Museum: London, British Museum
Size: 52.1cm. (hydria signed on the shoulder by Meidias as maker)
Function: Display?
Technique: red-figure with purple, white, dilute washes and gilding
Style: later classical 'ornate'
Subject/s: Upper frieze: the Dioscouroi, Castor and Pollux, abduct the daughters of Leucippus from a sanctuary of Aphrodite. Helera is already in Pollux's chariot that races past a statue of the goddess. Eriphyle is in Castor's arms and his chariot awaits them. Aphrodite lounges at an altar. The Discouroi's father, Zeus, observes, seated on the far left in front of a tree and part of a group that includes Agaue and Chryseis and is balanced, on the right by Peitho, fleeing towards another tree while looking back at the abduction. 'Hills', shrubs and flowers 'enhance' the background much as ornate patterns and jewellery enhance the figures (all named).
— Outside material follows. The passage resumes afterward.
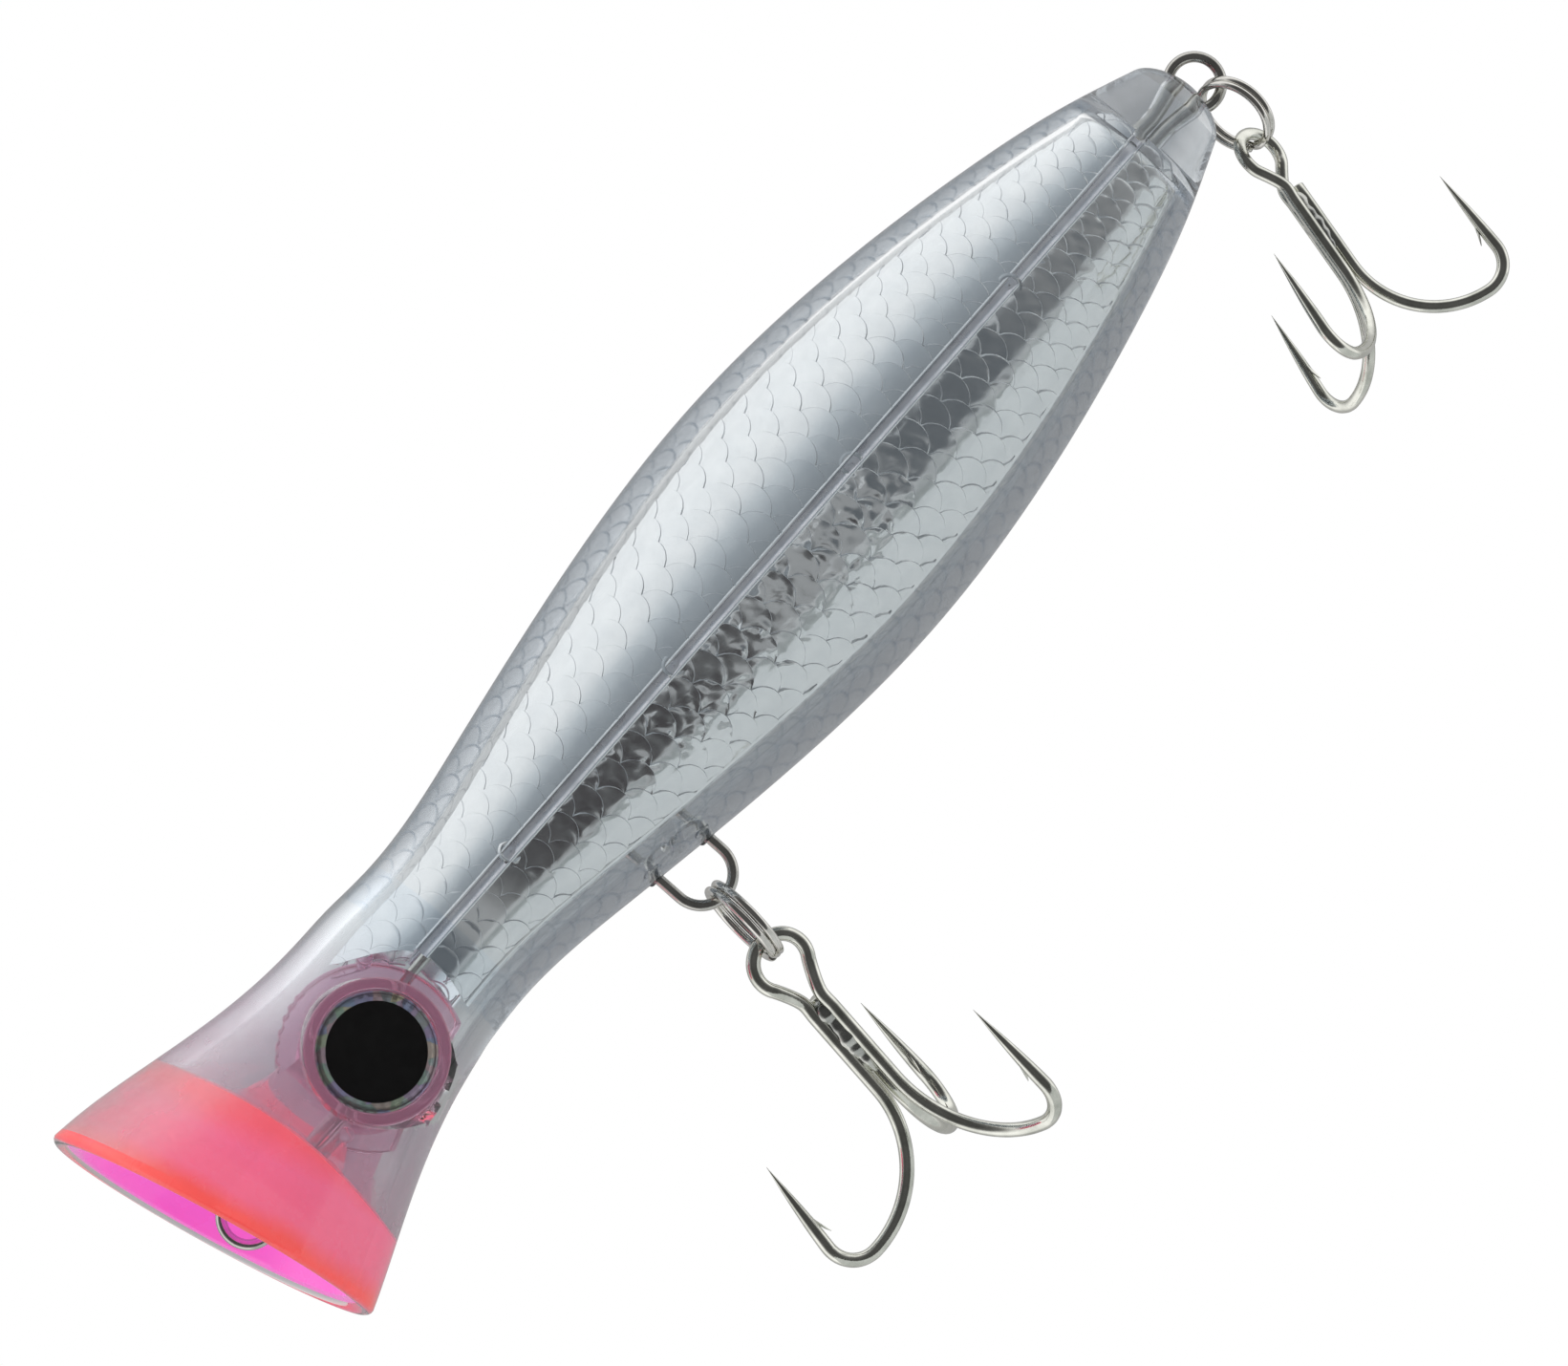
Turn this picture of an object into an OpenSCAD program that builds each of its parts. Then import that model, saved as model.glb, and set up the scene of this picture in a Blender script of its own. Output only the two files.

Below the heroes of Attica become part of myth and cult: encircling the vase, they flank (left)  Hygeia (personification of health, her cult newly instated in Athens), the Garden of the Hesperides, and Heracles, seated on a lion skin.
Date: late 5th c.
Analysis: large size, many figures in two friezes, literacy and erudition confirm that this was special piece. The Greek gods and cults and the Attic heroes suggest a special commission for a wealthy Athenian, yet the vase, once in Sir William Hamilton's collection, would have been exported to southern Italy in antiquity. The clinging, revealing, drapery is achieved through many brush strokes. The fine 'embroidered' clothes, jewellery, sandals horse trappings and chariot fittings contribute to an ornate richness that is accentuated by gilding.